As fears of the omicron variant’s rapid spread begin to weigh heavily on Cambodia, the country’s ministry of labor is rolling out new standard operating procedures to pivot its factories toward a “new normal” of living and working with the coronavirus.
“Implementing these [procedures] will ensure the sustainability of the business production chain and maintain [the] stability of employment and income, which are beneficial to both employers and workers, and they will prevent risks due to the spread of infectious diseases, especially Covid-19,” labor minister Ith Sam Heng said at a press conference earlier this month.
The pandemic was a gut punch to Cambodia’s gross domestic product, which contracted by 3 percent in 2020 but rebounded by 4.5 percent in 2021, according to the World Bank. To continue the country’s socioeconomic recovery, Prime Minister Hun Sen had announced in October that the government will no longer shut down schools, factories and other establishments in the event of an outbreak.
“If a factory has a few people testing positive, just send them off for treatment,” he said at the time. “Don’t close the entire factory. In the past, even a single transmission case at a factory would lead to an entire shutdown.” Facilities only need to be disinfected to be safe, he added.
The new, more extensive workplace procedures include guidelines for conducting risk assessments, minimizing contagion risk and spread, and responding to positive cases in line with International Labour Organization and World Health Organization advice. Sam Heng said that as Covid-19 continues to mutate into new forms like omicron, balancing factory production and employment stability with public health must be Cambodia’s “new normal.”
Over the weekend, Cambodia’s health ministry reported that the number of confirmed omicron cases has reached 332 after 45 new ones were called in. It said that 29 of the infections were imported and 16 were locally transmitted. Nearly 90 percent of the nation’s 16-million-strong population has received one shot of the vaccine, while more than 95 percent has had a second dose and more than 27 percent a third, thanks to China’s donations of Sinovac and Sinopharm. In response to the new variant’s high transmissibility, however, the ministry is preparing to administer a fourth dose to high-risk groups in the capital of Phnom Penh using its more limited stockpile of the more effective Pfizer vaccine.
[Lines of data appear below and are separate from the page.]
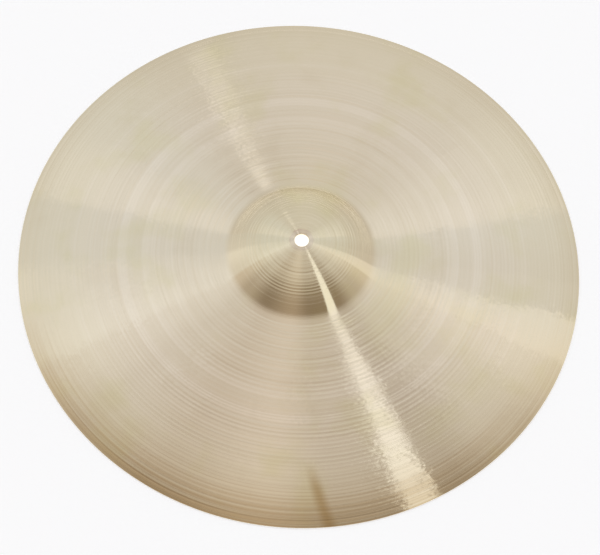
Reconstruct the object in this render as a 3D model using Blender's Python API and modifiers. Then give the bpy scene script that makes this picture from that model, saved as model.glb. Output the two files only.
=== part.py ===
"""A thin suspended cymbal, 20 inches across, hammered and turned from one bronze casting.

The cymbal lies on its rim with the bell up. The origin is the middle of the plane that it lies on,
and +Z runs up the axis that it was turned about. Sizes are in metres and angles in degrees.

The upper face is a chain of tangent arcs and lines in the plane of +X and +Z. It runs outwards from
the flat seat round the mounting hole, over the bell and its fillet, and down the bow to the rim.
The underside is the same chain, set in by a wall that thins from the hole to the rim.
"""

import math

import bpy
from mathutils import Vector

# Radii seen from above
EDGE_RADIUS = 0.254
BELL_RADIUS = 0.0665
SEAT_RADIUS = 0.0105
HOLE_RADIUS = 0.00635

# Shape of the bow: a long arc round the axis, and a tighter one that turns the last stretch down
BOW_RADIUS = 1.36
BEND_RADIUS = 0.12
BEND_WIDTH = 0.018

# Shape of the bell: BELL_RADIUS is where its flank would meet the bow in a sharp corner
CROWN_RADIUS = 0.135
SHOULDER_RADIUS = 0.075
FLANK_ANGLE = 37.5
FLANK_LENGTH = 0.001
FILLET_RADIUS = 0.018

# Wall, measured square to the upper face
HOLE_WALL = 0.0018
FILLET_WALL = 0.00135
EDGE_WALL = 0.0009

# Eased corners of the hole and the rim, and the narrow flat that the rim lies on
HOLE_EASE = 0.0003
EDGE_EASE = 0.00025
FOOT_WIDTH = 0.0005

# Grooves that the lathe tool leaves: a row down the bell's side from a radius, single rings on the
# bow, and a row that starts and ends at these distances in from the rim
BELL_GROOVES = 14
BELL_GROOVES_FROM = 0.029
BELL_GROOVE_DEPTH = 0.00008
RING_RADII = (0.143, 0.1585, 0.1620)
RING_WIDTH = 0.0014
RING_DEPTH = 0.00010
RIM_GROOVES = 8
RIM_GROOVES_START = 0.0236
RIM_GROOVES_END = 0.004
RIM_GROOVE_DEPTH = 0.00006

# Fineness of the mesh
TURN_STEPS = 64
CROWN_STEPS = 2
SHOULDER_STEPS = 4
FILLET_STEPS = 3
BOW_STEP = 0.030
BEND_STEPS = 3
EASE_STEPS = 2
SHARP_ANGLE = 28.0

# Finish
BRONZE_COLOUR = (0.70, 0.62, 0.46, 1.0)
BRONZE_ROUGHNESS = 0.32
BRONZE_METALLIC = 1.0


class Line:
    """A straight stretch of the upper face, with its length and its upward normal."""

    def __init__(self, start, end):
        self.start = start
        self.direction = (end - start).normalized()
        self.length = (end - start).length
        self.normal = Vector((-self.direction.y, self.direction.x))

    def at(self, distance):
        return self.start + self.direction * distance, self.normal


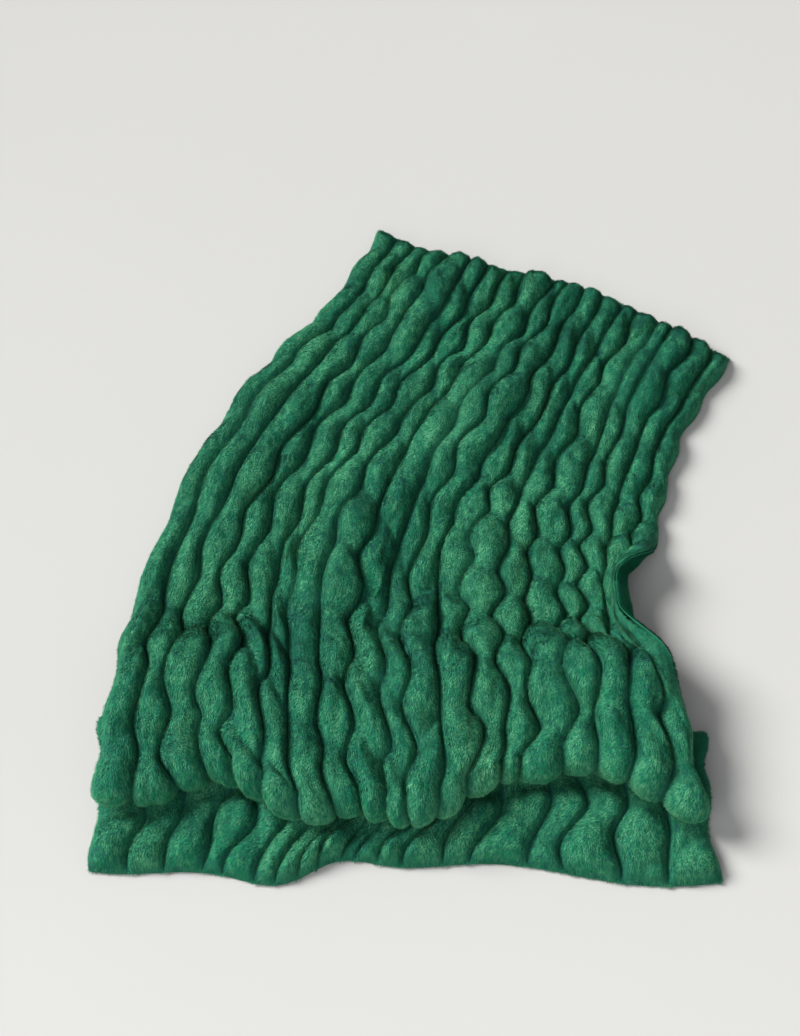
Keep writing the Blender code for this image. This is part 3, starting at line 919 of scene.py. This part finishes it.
def add_pile(name, surface, crown, wanted, count, seed, kind):
    """Blades of pile on a surface, leaning towards the near hem with soft turns in their lie.

    kind holds the blades' length, width, lean and stray, and their material; its slot is not used.
    """
    place, normal, across_cloth, along_cloth = surface
    draw = np.random.default_rng(seed)
    blend, up, across, along = pick_places(place, normal, wanted, count, draw)
    root = blend(place)
    stray = kind["stray"]
    turn = LIE_CHANGE * smooth_noise(root, "lie of the pile") + stray * draw.normal(size=count)
    outward = RIM_PULL * blend(rim_way(across_cloth, along_cloth))
    lie_along = (outward[:, 1] - np.cos(turn))[:, None] * along
    lie_across = (outward[:, 0] + np.sin(turn))[:, None] * across
    lie = unit(lie_along + lie_across)
    lie = unit(lie - (lie * up).sum(axis=1, keepdims=True) * up)
    at_rim = np.clip(np.linalg.norm(outward, axis=1) / RIM_PULL, 0.0, 1.0)
    tilt = kind["lean"] + TILT_STRAY * stray * draw.normal(size=count)
    tilt = tilt + TILT_CHANGE * smooth_noise(root, "tilt of the pile")
    droop = RIM_DROOP * at_rim * draw.uniform(*DROOPS, count)
    tilt = np.clip(tilt + droop, LEAST_TILT, MOST_TILT + RIM_DROOP * at_rim)
    long = kind["length"] * draw.uniform(*LENGTHS, count)
    long = long * (1.0 + LENGTH_CHANGE * smooth_noise(root, "length of the pile"))
    way = np.cos(tilt)[:, None] * up + np.sin(tilt)[:, None] * lie
    spin = SPIN_STRAY * draw.normal(size=count)
    side = unit(np.cross(up, way))
    side = np.cos(spin)[:, None] * side + np.sin(spin)[:, None] * np.cross(way, side)
    half = 0.5 * kind["width"] * draw.uniform(*WIDTHS, count)
    lit = unit(up + LIT_LEAN * lie + LIT_STRAY * draw.normal(size=(count, 3)))
    tone = np.clip(TONE + TONE_STRAY * draw.normal(size=count), 0.0, 1.0)
    tip = root + long[:, None] * way
    piece = blade_mesh(name, root - ROOT_DEPTH * up, tip, half[:, None] * side, lit, tone, blend(crown))
    piece.data.materials.append(kind["material"])
    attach(piece, "root")
    return piece


def add_face_pile(pile, colours):
    """The long pile of the puffs, in meshes of equal size that all grow over the whole face."""
    place, normal, across, along, height = face_surface()
    rim = np.linalg.norm(rim_way(across, along), axis=-1)
    # Crown mask of the painted light: 1 on the puffs' crowns, 0 down in the valleys, at least RIM_CROWN at
    # the rim
    crown = np.maximum(ease(height / (CROWN_AT * PUFF_HEIGHT)), RIM_CROWN * np.clip(rim, 0.0, 1.0))
    inner_start, _, nose_start, _ = hem_marks(across)
    _, _, overlap, _ = hem_sizes(across)
    hidden = (along > inner_start - overlap + HIDDEN_AFTER) & (along < nose_start - HIDDEN_BEFORE)
    wanted = np.where(hidden, 0.0, 1.0) + RIM_EXTRA * rim
    kind = {
        "length": pile.length, "width": pile.width, "lean": pile.lean, "stray": pile.stray,
        "material": pile_material("Long pile", colours.shade_and_mottle, colours.body, colours.light, FACE_PILE_SHEEN),
        "slot": "ruched_plush",
    }
    surface = (place, normal, across, along)
    return [
        add_pile(f"face_pile_{n + 1}", surface, crown, wanted, BLADES_IN_MESH, PILE_SEED + n, kind)
        for n in range(FACE_PILE_MESHES)
    ]


def add_reverse_pile(pile, colours):
    """The short pile of the reverse, where its turned edge and its sides show it."""
    place, normal, across, along = reverse_surface()
    lifted = ease((place[..., 2] - LIFT_START) / LIFT_EASE)
    from_right = right_edge(along) - across
    in_curl = (from_right < CURL_SHOWN * CURL_WIDTH) & (np.abs(along - CURL_MIDDLE) < CURL_REACH)
    at_side = np.minimum(across - across[:, :1], across[:, -1:] - across) < SHOWN_EDGE
    side_share = np.where(at_side & ~in_curl, AT_SIDE_SHARE, 0.0)
    wanted = lifted * (np.where(in_curl, 1.0, 0.0) + side_share + HIDDEN_SHARE)
    mottled = MOTTLED_LIGHT + MOTTLED_CHANGE * smooth_noise(place, "mottled reverse")
    # The darker green is painted shade at the short pile's roots and the dark end of its random mottle
    shade_and_mottle = [REVERSE_DEEP * c for c in colours.reverse]
    light = [REVERSE_LIGHT * c for c in colours.reverse]
    kind = {
        "length": pile.reverse_length,
        "width": REVERSE_PILE["width"] * pile.width,
        "lean": REVERSE_PILE["lean"] * pile.lean,
        "stray": REVERSE_PILE["stray"] * pile.stray,
        "material": pile_material("Short pile", shade_and_mottle, colours.reverse, light, REVERSE_PILE_SHEEN),
        "slot": "smooth_plush",
    }
    surface = (place, -normal, across, along)
    return add_pile("reverse_pile", surface, mottled, wanted, REVERSE_BLADES, REVERSE_PILE_SEED, kind)


class THROW_OT_pile(bpy.types.Operator):
    """Grows the pile on the face and the reverse as short pointed blades"""
    bl_idname = "throw.pile"
    bl_label = "Pile"

    def execute(self, context):
        pile, colours = context.scene.throw_pile, context.scene.throw_colours
        face_pile = add_face_pile(pile, colours)
        reverse_pile = add_reverse_pile(pile, colours)
        return {"FINISHED"}


class THROW_OT_stage(bpy.types.Operator):
    """Adds the pale floor, the soft lights and the camera above the throw"""
    bl_idname = "throw.stage"
    bl_label = "Stage"

    def execute(self, context):
        stage, colours = context.scene.throw_stage, context.scene.throw_colours
        self.add_floor(context, colours)
        for row in LIGHTS:
            self.add_light(context, row, getattr(stage, row["name"]))
        self.add_sky(context, stage)
        self.add_camera(context, stage)
        context.scene.view_settings.view_transform = "Standard"
        return {"FINISHED"}

    def add_floor(self, context, colours):
        deselect()
        bpy.ops.mesh.primitive_circle_add(
            vertices=FLOOR_SIDES, radius=FLOOR_RADIUS, fill_type="NGON", location=(0, 0, -FLOOR_DROP))
        floor = context.object
        floor.name = floor.data.name = "floor"
        material, nodes, links, shader = new_material("Pale floor")
        place, mottle = nodes.new("ShaderNodeTexCoord"), nodes.new("ShaderNodeTexNoise")
        mottle.inputs["Scale"].default_value = FLOOR_MOTTLE["scale"]
        mottle.inputs["Detail"].default_value = FLOOR_MOTTLE["detail"]
        links.new(place.outputs["Object"], mottle.inputs["Vector"])
        darker = [FLOOR_MOTTLE["darkest"] * c for c in colours.floor]
        pale = mix_colours(nodes, links, mottle.outputs["Fac"], darker, colours.floor)
        links.new(pale, shader.inputs["Base Color"])
        shader.inputs["Roughness"].default_value = 1.0
        shader.inputs["Specular IOR Level"].default_value = 0.0
        floor.data.materials.append(material)

    def add_sky(self, context, stage):
        """Even light all round, weaker from above."""
        world = bpy.data.worlds.new("Even light")
        world.use_nodes = True
        nodes, links = world.node_tree.nodes, world.node_tree.links
        nodes["Background"].inputs["Color"].default_value = (*SKY_COLOUR, 1.0)
        place, parts = nodes.new("ShaderNodeTexCoord"), nodes.new("ShaderNodeSeparateXYZ")
        fade = nodes.new("ShaderNodeMapRange")
        fade.interpolation_type = "SMOOTHSTEP"
        fade.inputs["From Min"].default_value, fade.inputs["From Max"].default_value = SKY_FADE
        fade.inputs["To Min"].default_value = stage.horizon
        fade.inputs["To Max"].default_value = stage.sky
        links.new(place.outputs["Generated"], parts.inputs["Vector"])
        links.new(parts.outputs["Z"], fade.inputs["Value"])
        links.new(fade.outputs["Result"], nodes["Background"].inputs["Strength"])
        context.scene.world = world

    def add_light(self, context, row, power):
        """A light aimed at the middle of the throw; a sun's size is an angle, another's is in metres."""
        light = bpy.data.lights.new(row["name"], row["kind"])
        light.energy, light.color = power, row["colour"]
        if row["kind"] == "SUN":
            light.angle = row["size"]
        else:
            light.size = row["size"]
        lamp = bpy.data.objects.new(row["name"], light)
        lamp.location = row["place"]
        lamp.rotation_mode = "QUATERNION"
        lamp.rotation_quaternion = (-Vector(row["place"])).to_track_quat("-Z", "Y")
        context.scene.collection.objects.link(lamp)

    def add_camera(self, context, stage):
        camera = bpy.data.objects.new("camera", bpy.data.cameras.new("camera"))
        camera.data.lens = stage.lens
        back = Vector((0.0, -math.cos(stage.elevation), math.sin(stage.elevation)))
        camera.location = Vector(stage.aim) + back * stage.distance
        camera.rotation_mode = "QUATERNION"
        camera.rotation_quaternion = (-back).to_track_quat("-Z", "Y")
        context.scene.collection.objects.link(camera)
        context.scene.camera = camera


class VIEW3D_PT_throw(bpy.types.Panel):
    bl_label = "Throw"
    bl_space_type = "VIEW_3D"
    bl_region_type = "UI"
    bl_category = "Throw"

    def draw(self, context):
        for group in ("throw_pile", "throw_colours", "throw_stage"):
            settings = getattr(context.scene, group)
            box = self.layout.box()
            for name in settings.__annotations__:
                box.prop(settings, name)
        for operator in OPERATORS:
            self.layout.operator(operator.bl_idname)


OPERATORS = (THROW_OT_reverse, THROW_OT_face, THROW_OT_pile, THROW_OT_stage)
GROUPS = {"throw_pile": ThrowPile, "throw_colours": ThrowColours, "throw_stage": ThrowStage}


def register():
    for kind in (*GROUPS.values(), *OPERATORS, VIEW3D_PT_throw):
        bpy.utils.register_class(kind)
    for name, group in GROUPS.items():
        setattr(bpy.types.Scene, name, bpy.props.PointerProperty(type=group))


def unregister():
    for name in GROUPS:
        delattr(bpy.types.Scene, name)
    for kind in (VIEW3D_PT_throw, *reversed(OPERATORS), *GROUPS.values()):
        bpy.utils.unregister_class(kind)


def main():
    register()
    deselect()
    bpy.ops.throw.reverse()
    bpy.ops.throw.face()
    bpy.ops.throw.pile()
    bpy.ops.throw.stage()
    bpy.context.view_layer.update()


if __name__ == "__main__":
    main()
On Tuesday, the Cambodian government also revealed that it will be stopping financial support for more than 320,000 garment, footwear and travel-goods workers who were laid off because of the slowdown in orders. Many of the shuttered factories have now reopened, it said, and business is getting back on track.
Labor ministry spokesman Heng Sour told the Phnom Penh Post that 552 factories had suspended some parts of their employment contracts between the second quarter of 2020 to December 31. The government had provided $40 per month for affected workers, he said, spending more than $23 million.
But although garment workers received a $2 bump to their minimum wage in September, most are still struggling to eke out a living on $194 per month. The increase fell short of the $12 campaigners fought for, resulting in labor watchdogs such as the Ethical Trading Initiative calling on brands to work with suppliers and unions to establish a “clear plan” toward a living wage.
“Even in an emerging economy like that of Cambodia’s, $194 does not enable a worker to meet their basic needs, let alone fully support their family and build resilience for the future,” the organization said in October. “While this is an agreed minimum wage, we call on all responsible brands to demonstrate that they value the workers in their supply chain by ensuring that the factories from which they source pay a wage workers can live on.”